Their relationship — competitive, inseparable, deeply supportive — became foundational. The siblings followed nearly identical trajectories: same schools, same meets, same early-morning AAU track Saturdays that stretched from sunrise until the lights went off in the building.

They were so close growing up that their punishment for misbehaving was often separation. Even then, they found ways around it — walkie-talkies hidden under beds, notes passed when they weren't supposed to talk. Their parents couldn't keep them distant for long.

Track was a language of their household, passed down through their mother's Ethiopian running roots and reinforced by repetition. Records and winning mattered, but so did family, discipline and belonging.

"You learn that you get out what you put in," Cummings said. "That lesson applies to everything."
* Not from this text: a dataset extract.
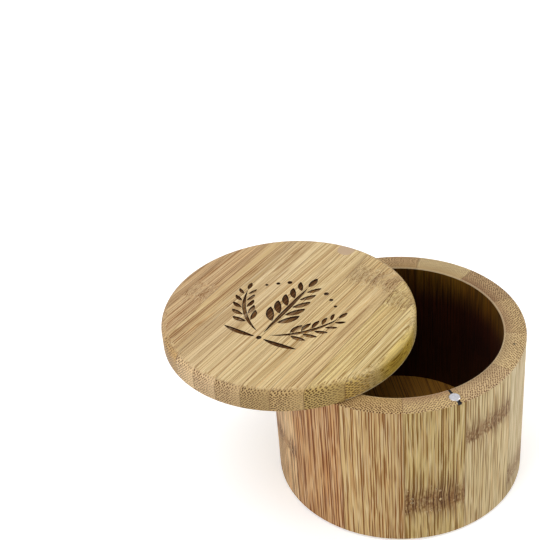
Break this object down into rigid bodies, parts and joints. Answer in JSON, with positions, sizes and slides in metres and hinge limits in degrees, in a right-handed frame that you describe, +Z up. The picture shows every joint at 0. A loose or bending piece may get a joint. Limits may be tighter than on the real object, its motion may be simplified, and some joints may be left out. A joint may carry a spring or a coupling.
{
  "type": "salt box with swivel lid",
  "caption": "Round wooden salt box: a turned ring of glued staves with a let-in floor, shut by a flat laminated lid that swivels on a screw in the rim and is caught by disc magnets.",
  "frame": {"origin": "centre of the flat underside, on the turned ring's axis", "axes": "+Z up through the mouth; +Y towards the lid's pivot; -Y towards the rim magnet; the lid stands swung open 55 degrees clockwise seen from above"},
  "size_m": [0.1222, 0.1063, 0.0671],
  "materials": {
    "bamboo_ring": "satin oiled bamboo, caramel strips with dark fibres",
    "bamboo_lid": "satin oiled bamboo, edge-glued strips, burnt ornament on top",
    "bamboo_floor": "satin oiled bamboo, edge-glued strips",
    "bamboo_plug": "end-grain bamboo",
    "screw_steel": "zinc-plated steel",
    "magnet_nickel": "bright nickel plate"
  },
  "bodies": {
    "body": {"stave_01": "bamboo_ring", "stave_02": "bamboo_ring", "stave_03": "bamboo_ring", "stave_04": "bamboo_ring", "stave_05": "bamboo_ring", "stave_06": "bamboo_ring", "stave_07": "bamboo_ring", "stave_08": "bamboo_ring", "stave_09": "bamboo_ring", "stave_10": "bamboo_ring", "stave_11": "bamboo_ring", "stave_12": "bamboo_ring", "stave_13": "bamboo_ring", "floor_strip_01": "bamboo_floor", "floor_strip_02": "bamboo_floor", "floor_strip_03": "bamboo_floor", "floor_strip_04": "bamboo_floor", "floor_strip_05": "bamboo_floor", "floor_strip_06": "bamboo_floor", "floor_strip_07": "bamboo_floor", "floor_strip_08": "bamboo_floor", "floor_strip_09": "bamboo_floor", "pivot_screw": "screw_steel", "rim_magnet": "magnet_nickel"},
    "lid": {"lid_strip_01": "bamboo_lid", "lid_strip_02": "bamboo_lid", "lid_strip_03": "bamboo_lid", "lid_strip_04": "bamboo_lid", "lid_strip_05": "bamboo_lid", "lid_strip_06": "bamboo_lid", "lid_strip_07": "bamboo_lid", "lid_strip_08": "bamboo_lid", "lid_strip_09": "bamboo_lid", "lid_strip_10": "bamboo_lid", "pivot_plug": "bamboo_plug", "lid_magnet": "magnet_nickel"}
  },
  "joints": [
    {"name": "lid_swivel", "type": "hinge", "parent": "body", "child": "lid", "pos_m": [0, 0.04065, 0.0584], "axis": [0, 0, 1], "continuous": true}
  ]
}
Nyia arrived at Cornell first, running track and setting the example her brother would eventually follow. She also signaled that Ithaca would be a great place for Noah to join her. By the time he joined her in Ithaca, they shared two years together — shared spaces, shared routines, shared pride in what it meant for two first-generation siblings to stand where their parents once could only dream for them.

For a moment, the plan felt complete.

Injuries sidelined him for a full season, forcing Noah to reconsider what leadership looked like without results. Track had always been how he contributed and led.
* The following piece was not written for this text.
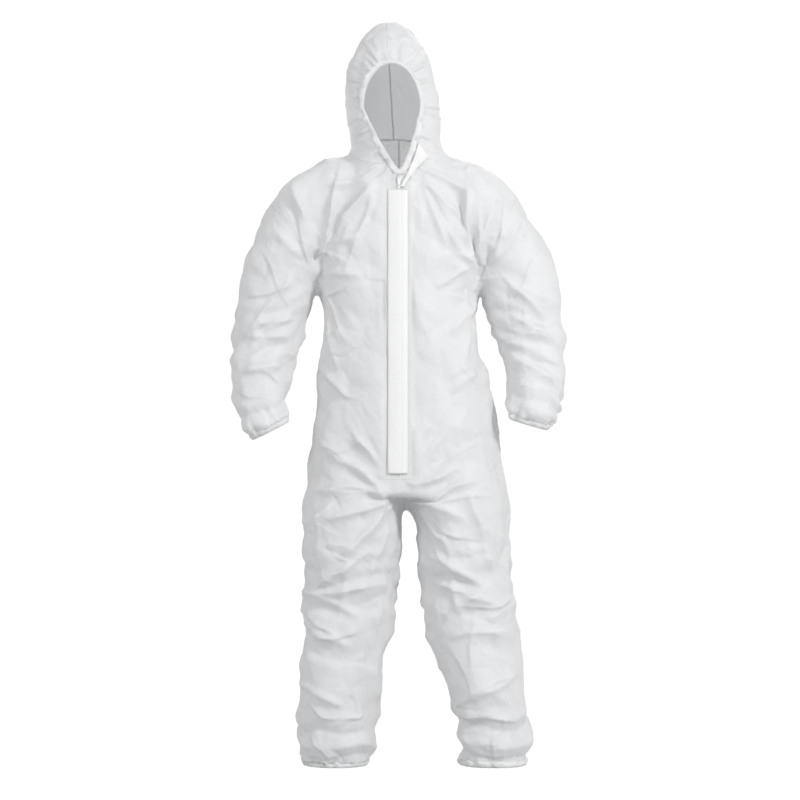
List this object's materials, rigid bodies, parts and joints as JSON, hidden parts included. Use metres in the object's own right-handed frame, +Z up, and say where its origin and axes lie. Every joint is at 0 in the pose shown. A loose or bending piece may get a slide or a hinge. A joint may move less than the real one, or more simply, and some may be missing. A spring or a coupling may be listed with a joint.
{
  "type": "chemical protective suit",
  "caption": "White disposable hooded coverall with a zipped front under a storm flap, a gathered face opening and elasticated wrists and ankles, in its worn shape.",
  "frame": {"origin": "on the floor plane under the ankle hems, under the middle of the suit's bounding box to within 6 mm", "axes": "+Z up, -Y the way the wearer faces, +X the wearer's left"},
  "size_m": [0.796, 0.2889, 1.8],
  "materials": {
    "cloth": "matt laminated nonwoven",
    "flap_cloth": "matt laminated nonwoven, doubled",
    "elastic": "covered elastic",
    "zip_tape": "woven tape",
    "zip_nylon": "nylon coil",
    "zip_slider_paint": "smooth"
  },
  "bodies": {
    "torso": {"left_front_panel": "cloth", "right_front_panel": "cloth", "left_back_panel": "cloth", "right_back_panel": "cloth", "back_waist_elastic": "elastic", "left_zip_tape": "zip_tape", "right_zip_tape": "zip_tape", "left_zip_coil": "zip_nylon", "right_zip_coil": "zip_nylon", "zip_top_stops": "zip_nylon", "zip_bottom_stop": "zip_nylon"},
    "hood": {"hood_left_panel": "cloth", "hood_right_panel": "cloth", "hood_face_hem": "cloth", "hood_face_elastic": "elastic", "chin_flap": "flap_cloth"},
    "storm_flap": {"storm_flap": "flap_cloth"},
    "zip_slider": {"zip_slider": "zip_slider_paint"},
    "zip_pull": {"zip_pull_tab": "zip_slider_paint"},
    "left_upper_sleeve": {"left_shoulder_cap": "cloth", "left_sleeve_upper": "cloth"},
    "left_lower_sleeve": {"left_sleeve_lower": "cloth", "left_cuff_hem": "cloth", "left_cuff_elastic": "elastic"},
    "left_upper_leg": {"left_leg_upper_front": "cloth", "left_leg_upper_back": "cloth"},
    "left_lower_leg": {"left_leg_lower_front": "cloth", "left_leg_lower_back": "cloth", "left_ankle_hem": "cloth", "left_ankle_elastic": "elastic"},
    "right_upper_sleeve": {"right_shoulder_cap": "cloth", "right_sleeve_upper": "cloth"},
    "right_lower_sleeve": {"right_sleeve_lower": "cloth", "right_cuff_hem": "cloth", "right_cuff_elastic": "elastic"},
    "right_upper_leg": {"right_leg_upper_front": "cloth", "right_leg_upper_back": "cloth"},
    "right_lower_leg": {"right_leg_lower_front": "cloth", "right_leg_lower_back": "cloth", "right_ankle_hem": "cloth", "right_ankle_elastic": "elastic"}
  },
  "joints": [
    {"name": "hood_fold", "type": "hinge", "parent": "torso", "child": "hood", "pos_m": [-0.006, 0.096, 1.5145], "axis": [-1, 0, 0], "range_deg": [0, 60]},
    {"name": "flap_open", "type": "hinge", "parent": "torso", "child": "storm_flap", "pos_m": [0.017, -0.1152, 1.4121], "axis": [0, 0.03, 0.9996], "range_deg": [0, 165]},
    {"name": "zip_slide", "type": "slide", "parent": "torso", "child": "zip_slider", "axis": [0, -0.03, -0.9996], "range_m": [0, 0.66]},
    {"name": "zip_pull_lift", "type": "hinge", "parent": "zip_slider", "child": "zip_pull", "pos_m": [0, -0.11494, 1.40729], "axis": [-1, 0, 0], "range_deg": [0, 150]},
    {"name": "left_shoulder_swing", "type": "hinge", "parent": "torso", "child": "left_upper_sleeve", "pos_m": [0.19, 0, 1.352], "axis": [-1, 0, 0], "range_deg": [0, 60]},
    {"name": "left_elbow_flex", "type": "hinge", "parent": "left_upper_sleeve", "child": "left_lower_sleeve", "pos_m": [0.314, 0, 1.025], "axis": [-1, 0, 0], "range_deg": [0, 80]},
    {"name": "left_hip_flex", "type": "hinge", "parent": "torso", "child": "left_upper_leg", "pos_m": [0.128, 0, 0.8], "axis": [-1, 0, 0], "range_deg": [-10, 60]},
    {"name": "left_knee_flex", "type": "hinge", "parent": "left_upper_leg", "child": "left_lower_leg", "pos_m": [0.173, -0.005, 0.42], "axis": [1, 0, 0], "range_deg": [0, 80]},
    {"name": "right_shoulder_swing", "type": "hinge", "parent": "torso", "child": "right_upper_sleeve", "pos_m": [-0.19, 0, 1.352], "axis": [-1, 0, 0], "range_deg": [0, 60]},
    {"name": "right_elbow_flex", "type": "hinge", "parent": "right_upper_sleeve", "child": "right_lower_sleeve", "pos_m": [-0.314, 0, 1.025], "axis": [-1, 0, 0], "range_deg": [0, 80]},
    {"name": "right_hip_flex", "type": "hinge", "parent": "torso", "child": "right_upper_leg", "pos_m": [-0.088, 0, 0.8], "axis": [-1, 0, 0], "range_deg": [-10, 60]},
    {"name": "right_knee_flex", "type": "hinge", "parent": "right_upper_leg", "child": "right_lower_leg", "pos_m": [-0.115, -0.005, 0.42], "axis": [1, 0, 0], "range_deg": [0, 80]}
  ]
}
"It forces you to ask who you are when you're not scoring," he says.

Without the ability to lead through performance, he began searching for other ways to show up and found the answer off the track.

Along with teammates Abraham Ailemen and Josh Green, Cummings helped build Men of Color in Athletics (MOCA), an idea first sketched on a bus ride home from a meet. From the start, they understood the work couldn't be inward-facing alone.

"We wanted to reduce distance," Noah says. "Prejudice lives in distance. If you close it, things change."

MOCA's impact became deliberately visible — thank-you letters to dining hall workers and custodial staff, working with parking services to comp lots during exam season, small gestures that carried disproportionate weight.

"The little things matter," Cummings said. "People remember them."

That instinct to widen access didn't stop on campus.

While already contributing deeply to MOCA, Cummings helped grow Run Your City, a youth sports initiative focused on access. What began as borrowed fields, pooled personal funds and improvised sessions became structured programs — six-week cycles, partnerships with local organizations, and now plans to bring sessions onto Cornell's track itself.

The impact has flowed in both directions.

"Seeing kids fall in love with the sport," he said, "it reinforced the joy I felt in track."

The joy, he realized, was always the point.

Service extended into professional spaces as well. Through the Make A Play Foundation, Cummings found mentorship — then became one. After a summer at Morgan Stanley in wealth management a role that aligned with his strengths: adaptability, relationship-building, composure under pressure.

"These rooms historically weren't built for people like us," he said. "So you learn how to show up prepared."

Academically, his path clarified the same way. After starting in economics, he transitioned to Information Science — drawn to work that felt applied and people-facing, not theoretical for its own sake. A full-time role at Morgan Stanley now waits for him following graduation, a chance to help families like his own build stability, literacy and long-term security.

His grandmother calls him every morning to pray together. Community and faith sustains him and grounds his belief that what you're given is never just for you.

"I'm here because of privilege," he said. "Not because I deserve it more than anyone else, but because people before me sacrificed. Cornell made me better. The least I can do is leave it better."

Belief carried him back onto the track. After months of rehab and doubt, Cummings surprised himself last spring — running personal bests, earning a Heps roster spot, reclaiming confidence he wasn't sure would return.

The metrics, they still matter. Continuity matters just as much.

He wants MOCA to outlive him. For Run Your City to keep running. To know that people will walk into a room he helped make easier to enter.

Cummings didn't arrive at Cornell chasing shortcuts. He arrived carrying something heavier — and more meaningful: the hopes of people who came before him, the trust of a sister who showed the way, and the responsibility to widen the door behind him.

"I want to minimize regret," he says. "I'll always regret not helping someone more than I'll regret being tired."

So he keeps showing up — to practices, to meetings, to fields filled with kids discovering movement for the first time.

Opportunity, he's learned, only multiplies when you're willing to carry it and learn to pass it on.